Fiction illuminates the truth. I was moved by Rabbi Rothschild’s Yom Kippur sermon. I believe such stories touch something vital and unique in us. They speak to our better angels. Historical fiction animates history so that we understand it and feel it. This story is an immunization against the recurrence of horrors such as Nazism, and inspires us to do our part toward the repair of the world – in Hebrew, Tikkun Olam.

What do you hope BEFORE THE COURT OF HEAVEN will accomplish?
Hitler worked his will legally and took advantage of Weimar’s fatal flaws. He articulated people’s fears, their rage, their humiliation. They had been left behind and betrayed by a ruined economy, a degenerate culture, by women making free choices, by Communists, by Jews, Slavs, Romany, immigrants. He gave voice to their fear of “the other.” He gave credibility to Eugenic theories that reinforced their own biases of Aryan superiority. In exchange, the German people, ordinary people no different than you and me, gave Hitler the reins of a dictatorship that would commit extraordinary crimes.

Rabbi Abraham Joshua Heschel, a civil rights leader, and a progressive Jewish theologian, observed about the Holocaust, “Few are guilty, all are responsible.”

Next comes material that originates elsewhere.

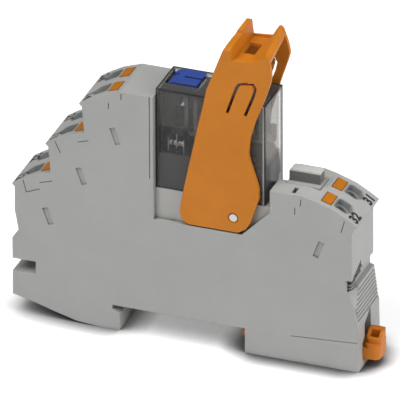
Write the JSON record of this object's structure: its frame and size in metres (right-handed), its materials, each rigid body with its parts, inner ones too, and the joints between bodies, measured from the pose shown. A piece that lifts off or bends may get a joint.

We hear an echo of Weimar today in our political discourse. No one of us can reverse this disturbing reverberation, but each one of us can do something, no matter how small, to promote decency, tolerance and respect for all people.

George Santayana warned us to remember history or repeat it. Some choose to willfully forget, or ignore history. Two thousand years ago, another Hebrew sage, Rabbi Tarfon, said, “It is not for us to finish the task, neither are we free to desist from it.” BEFORE THE COURT OF HEAVEN is one small effort to keep that dark history alive as a cautionary tale for today.